■ **INFORMATION SHOWN**:
───
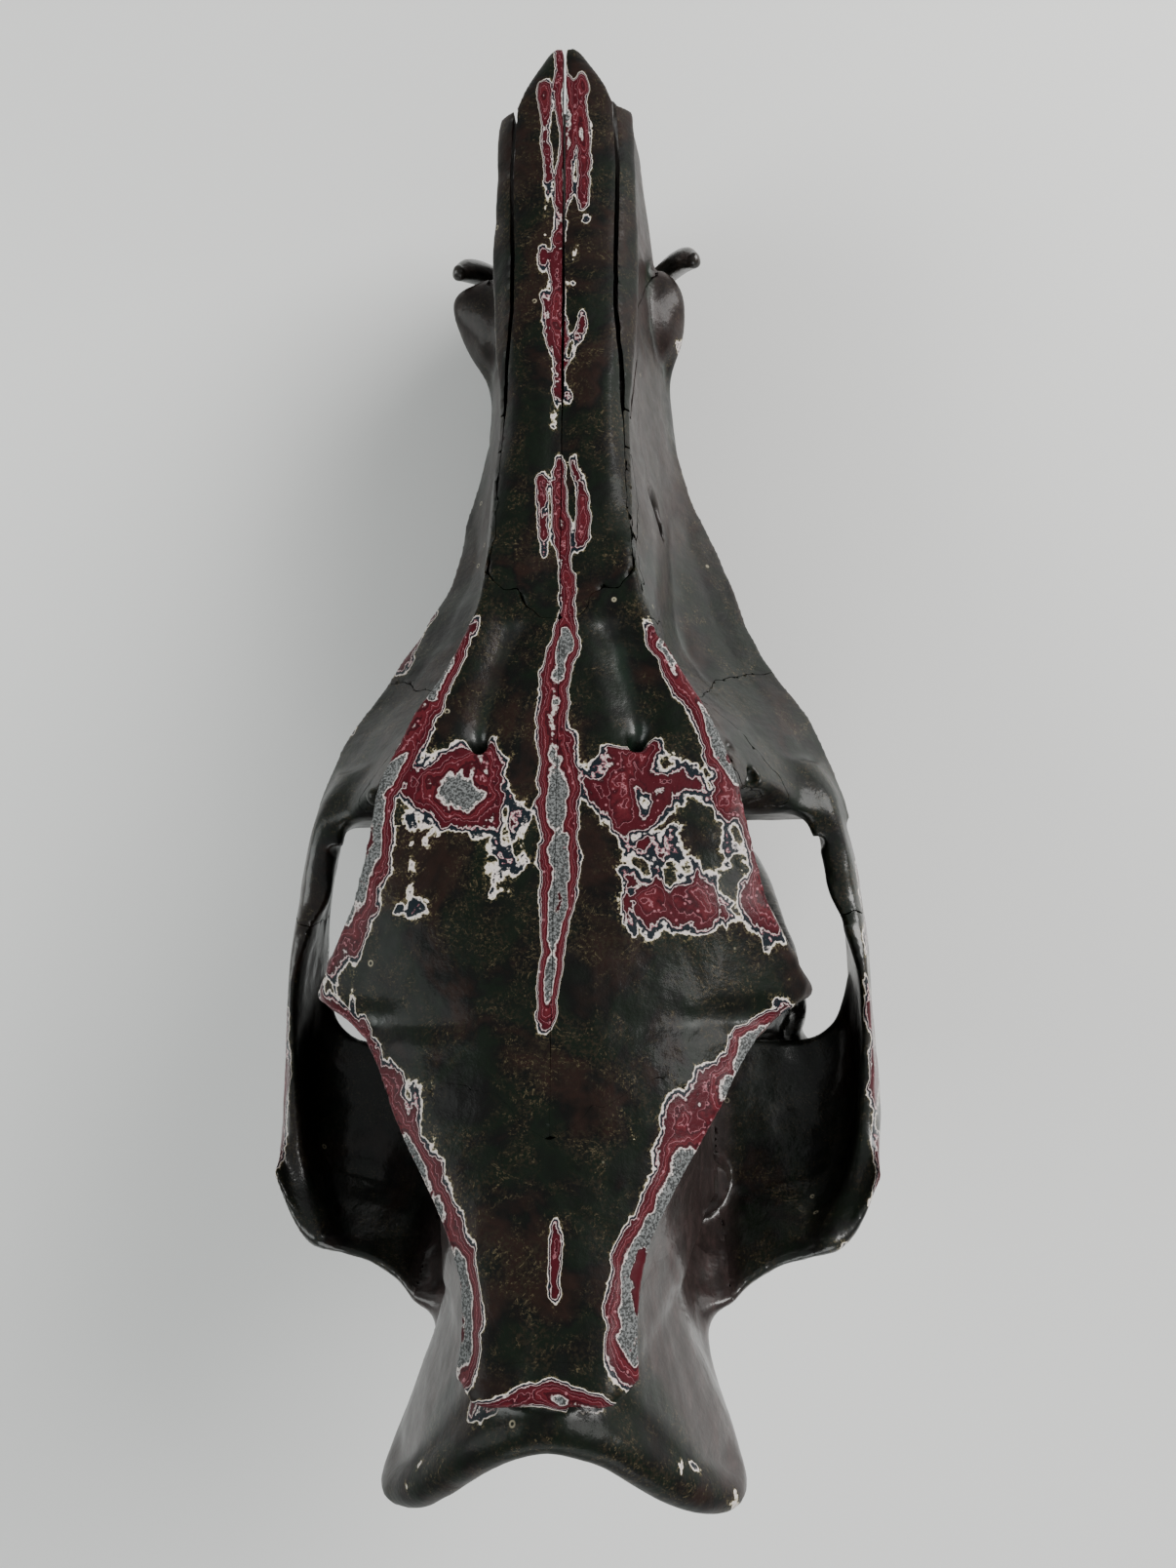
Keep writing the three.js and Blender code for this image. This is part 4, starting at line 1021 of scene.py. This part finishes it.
def ground_colour(n):
    """Dark outer layer: brown, olive and green grain with dotted contours and tiny rings."""
    base = n.ramp(n.noise(0.026, 4, 0.62, 0.4), GROUND)
    grain = n.noise(0.0008, 3, 0.7, 0.2)
    where = n.window(n.noise(0.012, 3, 0.6, 0.8), 0.42, 0.62)
    base = n.mix(n.times(n.window(grain, 0.45, 0.62), where), base, OLIVE)
    relief = n.noise(0.013, 5, 0.66, 1.0)
    lines = n.math("ADD", thin_line(n, relief, 0.47), thin_line(n, relief, 0.56), clamp=True)
    base = n.mix(n.times(lines, n.window(grain, 0.46, 0.54), where), base, GROUND_LINE)
    distance = n.cells(0.0105)
    ring = n.times(n.window(distance, 0.035, 0.05), n.inverse(n.window(distance, 0.06, 0.085)))
    chosen = n.window(n.noise(0.011, 1, 0.5), 0.55, 0.58)
    return n.mix(n.times(ring, chosen, 0.6), base, CREAM)


def layered_lacquer():
    n = Nodes("layered_lacquer", Coat_Roughness=0.12)
    coarse, middle, fine = (n.math("SUBTRACT", value, 0.5) for value in (
        n.noise(0.015, 2, 0.5, 0.6, LONGER), n.noise(0.0060, 2, 0.52, 0.6, LONGER),
        n.noise(0.0010, 2, 0.6)))
    level = n.scaled(coarse, 0.55, n.number("rub"))
    level = n.scaled(middle, 0.42, level)
    level = n.scaled(fine, 0.07, level, clamp=True)

    # Rubbed layers against the ground, which turns ochre close to them
    specks = n.window(n.noise(0.0007, 3, 0.7), 0.54, 0.60)
    ground = n.mix(n.times(n.window(level, 0.25, 0.31), specks, 0.6), ground_colour(n), OCHRE)
    colour = n.mix(n.window(level, EDGE, EDGE + 0.004), ground, n.ramp(level, LAYERS))

    # Pale dots on the red, and dark salt on the silver
    dot = n.times(n.inverse(n.window(n.cells(0.0019), 0.14, 0.22)),
                  n.window(n.noise(0.005, 2), 0.50, 0.58),
                  n.window(level, EDGE + 0.02, EDGE + 0.03), 0.8)
    colour = n.mix(dot, colour, n.mix(n.window(level, 0.39, 0.41), WHITE, ROSE))
    silver = n.times(n.window(level, 0.615, 0.63), n.inverse(n.window(level, 0.83, 0.836)))
    salt = n.window(n.noise(0.0005, 2, 0.7), 0.42, 0.56)
    colour = n.mix(n.times(silver, salt, 0.8), colour, BLACK)

    # Side walls: their own brown tone with a painted sheen; hollows: painted shade, green-black
    wall_tone_and_sheen = n.ramp(n.noise(0.0022, 4, 0.62, 0.2, (1.0, 0.3, 0.4)), WALL_TONE_AND_SHEEN)
    plain = n.inverse(n.window(level, EDGE - 0.03, EDGE))
    colour = n.mix(n.times(n.number("wall_tone_and_sheen"), plain, 0.9), colour, wall_tone_and_sheen)
    # Painted shade over the concave hollows
    hollow = n.ramp(n.noise(0.01, 3), HOLLOW_SHADE)
    colour = n.mix(n.times(n.number("hollow"), 0.85), colour, hollow)

    gloss = n.number("gloss")
    n.fill(n.shader, Coat_Weight=n.scaled(gloss, 0.36, 0.02),
           Specular_IOR_Level=n.scaled(gloss, 0.30, 0.08))
    roughness = n.scaled(n.noise(0.004, 3, 0.6), 0.24, 0.36)
    roughness = n.scaled(gloss, -0.12, roughness)
    height = n.scaled(n.noise(0.0035, 4, 0.6), 0.8, n.times(level, 0.7))
    return n.finish(colour, roughness, height)


def dark_lacquer():
    n = Nodes("dark_lacquer", Coat_Weight=0.35, Coat_Roughness=0.12, Specular_IOR_Level=0.4)
    roughness = n.scaled(n.noise(0.004, 3, 0.6), 0.24, 0.24)
    return n.finish(ground_colour(n), roughness, n.noise(0.0035, 4, 0.6))


def tusk_lacquer():
    n = Nodes("tusk_lacquer", Coat_Weight=0.4, Coat_Roughness=0.16, Specular_IOR_Level=0.4)
    streak = n.noise(0.0016, 4, 0.6, 0.3, (1.0, 1.0, 0.25))
    return n.finish(n.ramp(streak, HORN), n.scaled(streak, 0.2, 0.24), streak, 0.0002)


MATERIALS = {"layered_lacquer": layered_lacquer(), "dark_lacquer": dark_lacquer(),
             "tusk_lacquer": tusk_lacquer()}


# ---- Bones of the head ----

HEAD_NODES = [name for name in nodes if name != "mandible" and "tusk" not in name]
SUTURE_HALF_GAP = 0.09
SLOT_HALF_GAP = 0.62
MIDLINE_HALF_GAP = 0.36
HALF_GAPS = {"parietal": 0.01, "occipital": 0.01, "frontal": 0.05}
GROWN_SHUT = 0.01
NOSE_LEEWAY = 0.5

# Zigzag of the sutures: size and height of its waves, and the number of its noise
ZIGZAG = [(3.2, 1.1, 100), (7.0, 1.0, 200)]
CALM = 0.08
CALM_NOSE_Y, CALM_MIDLINE_X = (40, 62), (9, 5)
CALM_BACK_Y, CALM_BACK_Z = (-88, -96), (124, 116)
SHUT_Y, SHUT_X = (-92, -100), (54, 48)
SLOT_Y, SLOT_X, SLOT_Z = (66, 80), (3, 7), (58, 62)
NOT_NEAR = 99

distance = {}
nearest = np.full(whole.shape, NOT_NEAR, np.float32)
second = nearest.copy()
owner = np.full(whole.shape, -1, np.int8)
for index, name in enumerate(HEAD_NODES):
    points, triangles = node_mesh(name)
    a, b = whole.window(points.min(0) - BAND, points.max(0) + BAND)
    d = whole.distances(points, triangles, a, b)
    plain = d.copy()
    x, y, z = whole.grid(a, b)
    calm = np.maximum(rise(y, *CALM_NOSE_Y), rise(np.abs(x), *CALM_MIDLINE_X))
    calm = np.maximum(calm, rise(y, *CALM_BACK_Y) * rise(z, *CALM_BACK_Z))
    d += lerp(1, CALM, calm) * sum(height * noise(d.shape, size / VOXEL, number + index)
                                   for size, height, number in ZIGZAG)
    s = slices(a, b)
    closer = d < nearest[s]
    second[s] = np.where(closer, nearest[s], np.minimum(second[s], d))
    nearest[s] = np.where(closer, d, nearest[s])
    owner[s] = np.where(closer, index, owner[s])
    distance[name] = (a, b, d, plain)

for index, name in enumerate(HEAD_NODES):
    a, b, d, plain = distance.pop(name)
    s = slices(a, b)
    others = np.where(owner[s] == index, second[s], nearest[s])
    half_gap = HALF_GAPS.get(name.split("_")[0], SUTURE_HALF_GAP)
    x, y, z = whole.grid(a, b)
    shut = rise(y, *SHUT_Y) * rise(np.abs(x), *SHUT_X)
    half_gap = lerp(half_gap, min(half_gap, GROWN_SHUT), shut)
    region = 0.5 * (d - others) + half_gap
    along = rise(y, *SLOT_Y)
    if name.startswith("nasal"):
        wide = lerp(MIDLINE_HALF_GAP, SLOT_HALF_GAP, rise(np.abs(x), *SLOT_X))
        region = region + (wide - half_gap) * along
    if name.startswith("premaxilla"):
        region = region + (SLOT_HALF_GAP - half_gap) * along * rise(z, *SLOT_Z)
    skin = whole.d[s]
    if name.startswith(("nasal", "premaxilla")):
        skin = smooth_max(skin, plain - NOSE_LEEWAY, 0.5)
    points, quads = surface(np.maximum(skin, region), a + whole.first)
    points = sharpen(points, skin, region, a + whole.first)
    piece = make_object(f"{name}_bone", points, quads, shade_numbers(points))
    settle(piece, name, "dark_lacquer" if name == "skull_base" else "layered_lacquer")
del nearest, second, owner, distance


# ---- Lower jaw ----

def table_z(y):
    return -JAW_DEPTH + y * math.tan(PITCH)


jaw_top = profile(
    188, -9, 165, -6, 150, -8, 130, -12, 100, -9, 85, -8, -36, -8, -46, 2, -56, 15, -66, 31,
    -76, 47, -84, 57, -89, 61, -94, 54, -98, 43, -104, 39, -110, 34, -115, 20, -119, 0, -122, -22)
jaw_bottom = profile(
    188, -17, 181, -26, 170, -36, 158, -42, 140, table_z(140) + 1, 122, table_z(122) - FLAT_CUT,
    100, table_z(100) - FLAT_CUT, 60, table_z(60) + 2, 0, table_z(0) + 2.5, -50, table_z(-50) + 1,
    -72, table_z(-72) - FLAT_CUT, -96, table_z(-96) - FLAT_CUT, -108, -66, -116, -58, -122, -44)
jaw_outer = profile(
    188, 9, 181, 15, 172, 20, 165, 23.2, 155, 24.8, 145, 24, 130, 22.5, 110, 24, 85, 27, 60, 29,
    30, 32, 0, 36, -20, 41, -35, 48, -48, 55.5, -54, 58, -68, 62, -85, 64, -99, 64.5, -112, 63,
    -122, 59)
jaw_thickness = profile(
    188, 9, 150, 18, 128, 17, 110, 14.5, 85, 13.5, 30, 15, -10, 18, -40, 17, -60, 12, -75, 9,
    -100, 9, -122, 7)
OVERLAP = 2.0


def jaw_shape():
    rings = []
    for y in np.arange(188, -122.1, -2):
        top, bottom, outer = jaw_top(y), jaw_bottom(y), jaw_outer(y)
        joined = rise(y, 108, 128)
        medial = lerp(outer - jaw_thickness(y), -OVERLAP, joined)
        row = min(max(lower_row_x(y), medial), outer)
        on_row = rise(y, -46, -20)
        top_in = lerp(medial + 1, row - 6.5, on_row * (1 - joined))
        top_out = lerp(outer - 1.5, min(row + 8.5, outer - 1), on_row)
        mid = (top + bottom) / 2
        foot = lerp(outer - 5, outer - 4, on_row)
        outline = [[top_in, top - 0.8], [(top_in + top_out) / 2, top], [top_out, top - 0.8],
                   [outer, mid + 0.2 * (top - bottom)], [outer, mid - 0.25 * (top - bottom)],
                   [foot + 2, bottom + 3], [foot, bottom], [max(foot - 6, medial + 1), bottom],
                   [medial, bottom + 0.2 * (top - bottom)], [medial - 0.2, mid]]
        rings.append([[x, y, z] for x, z in outline])
    return loft(round_rings(rings, 3))


JAW_LO, JAW_HI = (-9, -127, -76), (70, 202, 66)
jaw = Field(JAW_LO, JAW_HI)
jaw.join(jaw_shape(), 0)
add_ball(jaw, (55, -104.5, 36.5), (12, 6, 6.5), (0.1, 0.05, 0), 3)
dig_ball(jaw, (66, -66, 14), (6, 22, 26), 4)
dig_ball(jaw, (46, -92, -30), (5.5, 18, 20), 4)
dig(jaw, [(26, 92, -32), (20, 86, -31)], [1.9, 1.5], 1)
dig(jaw, [(28, 112, -34), (21, 108, -33)], [1.5, 1.2], 1)
cheek_teeth(jaw, 86, lower_row_x, 2, lambda y: jaw_top(y) - 6, -1)
incisors(jaw, ([4.3, 172, -18], [3.2, 193.5, 3.5], 3), ([10, 172, -16], [9.4, 190.5, 3], 2.9),
         ([15.5, 168, -13], [17, 180, 2.5], 2.2))
dig(jaw, *tusk_socket(LOWER_TUSK), 0.6)
jaw = both_sides(jaw, JAW_LO, JAW_HI)
uneven(jaw, 0.3, 0.14, 3)
x, y, z = jaw.grid((0, 0, 0), jaw.shape)
jaw.d = smooth_max(jaw.d, table_z(y) - z, 0.4).astype(np.float32)
settle(make_object("mandible_bone", *surface(jaw.d, jaw.first)), "mandible", "dark_lacquer")
del jaw


# ---- Tusks ----

TUSK_SIDES = 24
TIP_STEPS = (0, 0.45, 0.75, 0.93, 0.99)


def tusk(stops, side):
    """Tapered tusk with a rounded tip, slightly three-sided."""
    angle = 2 * np.pi * np.arange(TUSK_SIDES) / TUSK_SIDES
    section = circle(TUSK_SIDES) * (1 + 0.06 * np.cos(3 * angle))[:, None]
    *body, (tip, r) = stops
    direction = np.subtract(tip, body[-1][0])
    direction = direction / np.linalg.norm(direction)
    ends = [(np.array(tip) + direction * r * t, r * math.sqrt(1 - t * t)) for t in TIP_STEPS]
    rings = limb_rings([(p, (r, r), (0, 1, 0)) for p, r in body + ends], section)
    points, faces = loft(more_rings(rings))
    if side < 0:
        x = points[:, 0]
        outer = SAME_WIDTH + (x - SAME_WIDTH) * left_reach(points[:, 1])
        points[:, 0] = -(x if stops is LOWER_TUSK else np.where(x > SAME_WIDTH, outer, x))
        faces = faces[:, ::-1]
    return points, faces


for kind, stops in (("upper_tusk", UPPER_TUSK), ("lower_tusk", LOWER_TUSK)):
    for word, side in (("right", 1), ("left", -1)):
        tooth = make_object(f"{kind}_{word}_tooth", *tusk(stops, side))
        settle(tooth, f"{kind}_{word}", "tusk_lacquer")


# ---- Floor, light and camera ----

FLOOR_HALF = 4
LIGHT_TARGET = (0, 0, 0.1)
LIGHTS = [("window_light", (1.15, 0.75, 0.95), (0.9, 1.1), 40, (1.0, 0.99, 0.97)),
          ("left_light", (-1.3, 0.1, 0.9), (0.9, 1.2), 13, (0.96, 1.0, 0.98)),
          ("back_light", (0.1, -1.4, 0.9), (1.0, 0.8), 9, (0.98, 1.0, 0.99))]
ROOM_COLOUR, ROOM_STRENGTH = (0.92, 0.95, 0.94, 1), 0.32


def plain_floor():
    mesh = bpy.data.meshes.new("floor")
    corners = [(-1, -1), (1, -1), (1, 1), (-1, 1)]
    mesh.from_pydata([(FLOOR_HALF * x, FLOOR_HALF * y, 0) for x, y in corners], [], [(0, 1, 2, 3)])
    n = Nodes("table", Roughness=0.55)
    n.fill(n.shader, Base_Color=n.ramp(n.noise(0.3, 2), TABLE))
    mesh.materials.append(n.material)
    floor = new_object("floor", mesh)


def area_light(name, place, size, power, colour):
    light = bpy.data.lights.new(name, "AREA")
    light.shape = "RECTANGLE"
    light.size, light.size_y = size
    light.energy = power
    light.color = colour
    obj = new_object(name, light)
    obj.location = place
    towards = Vector(LIGHT_TARGET) - Vector(place)
    obj.rotation_euler = towards.to_track_quat("-Z", "Y").to_euler()


plain_floor()
for light in LIGHTS:
    area_light(*light)
world = bpy.data.worlds.new("studio")
world.use_nodes = True
background = world.node_tree.nodes["Background"]
background.inputs["Color"].default_value = ROOM_COLOUR
background.inputs["Strength"].default_value = ROOM_STRENGTH
bpy.context.scene.world = world

# Camera fitted to the photo
CAMERA_PLACE = to_row(np.array([[29.3, -60.4, 402.0]]))[0]
CAMERA_TURN = (math.radians(5.41), math.radians(4.4), math.radians(-0.83))
FOCAL_PIXELS = 1250
IMAGE_HEIGHT = 1608
SENSOR = 36
camera_data = bpy.data.cameras.new("photo_camera")
camera_data.sensor_width = SENSOR
camera_data.lens = FOCAL_PIXELS / IMAGE_HEIGHT * SENSOR
camera_data.clip_start = 0.01
camera = new_object("photo_camera", camera_data)
turn = Matrix.Rotation(-PITCH, 3, "X") @ Euler(CAMERA_TURN).to_matrix()
camera.matrix_world = Matrix.Translation(CAMERA_PLACE) @ turn.to_4x4()
bpy.context.scene.camera = camera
───
Set down verbatim only the lines between the start of the data above and the line with "colour = n.mix(n.window(level, EDGE, EDGE", both boundaries included.

■ **SOLUTION BELOW**:
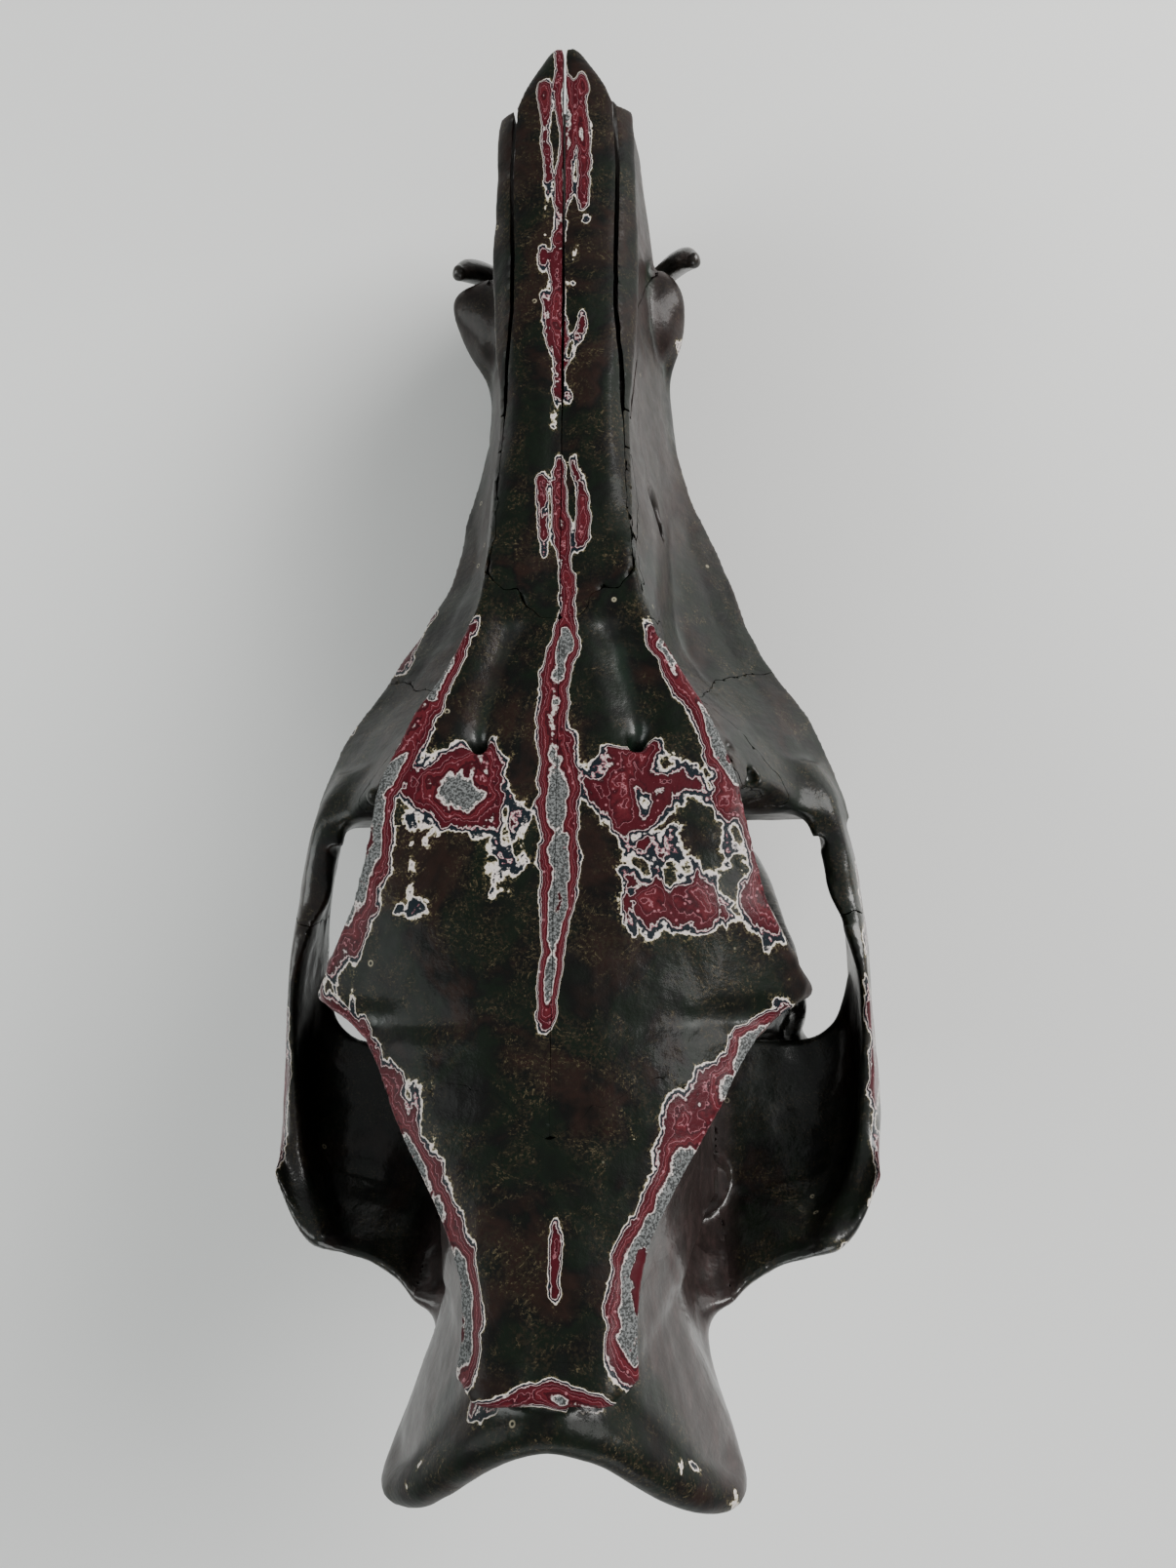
Keep writing the three.js and Blender code for this image. This is part 4, starting at line 1021 of scene.py. This part finishes it.
def ground_colour(n):
    """Dark outer layer: brown, olive and green grain with dotted contours and tiny rings."""
    base = n.ramp(n.noise(0.026, 4, 0.62, 0.4), GROUND)
    grain = n.noise(0.0008, 3, 0.7, 0.2)
    where = n.window(n.noise(0.012, 3, 0.6, 0.8), 0.42, 0.62)
    base = n.mix(n.times(n.window(grain, 0.45, 0.62), where), base, OLIVE)
    relief = n.noise(0.013, 5, 0.66, 1.0)
    lines = n.math("ADD", thin_line(n, relief, 0.47), thin_line(n, relief, 0.56), clamp=True)
    base = n.mix(n.times(lines, n.window(grain, 0.46, 0.54), where), base, GROUND_LINE)
    distance = n.cells(0.0105)
    ring = n.times(n.window(distance, 0.035, 0.05), n.inverse(n.window(distance, 0.06, 0.085)))
    chosen = n.window(n.noise(0.011, 1, 0.5), 0.55, 0.58)
    return n.mix(n.times(ring, chosen, 0.6), base, CREAM)


def layered_lacquer():
    n = Nodes("layered_lacquer", Coat_Roughness=0.12)
    coarse, middle, fine = (n.math("SUBTRACT", value, 0.5) for value in (
        n.noise(0.015, 2, 0.5, 0.6, LONGER), n.noise(0.0060, 2, 0.52, 0.6, LONGER),
        n.noise(0.0010, 2, 0.6)))
    level = n.scaled(coarse, 0.55, n.number("rub"))
    level = n.scaled(middle, 0.42, level)
    level = n.scaled(fine, 0.07, level, clamp=True)

    # Rubbed layers against the ground, which turns ochre close to them
    specks = n.window(n.noise(0.0007, 3, 0.7), 0.54, 0.60)
    ground = n.mix(n.times(n.window(level, 0.25, 0.31), specks, 0.6), ground_colour(n), OCHRE)
    colour = n.mix(n.window(level, EDGE, EDGE + 0.004), ground, n.ramp(level, LAYERS))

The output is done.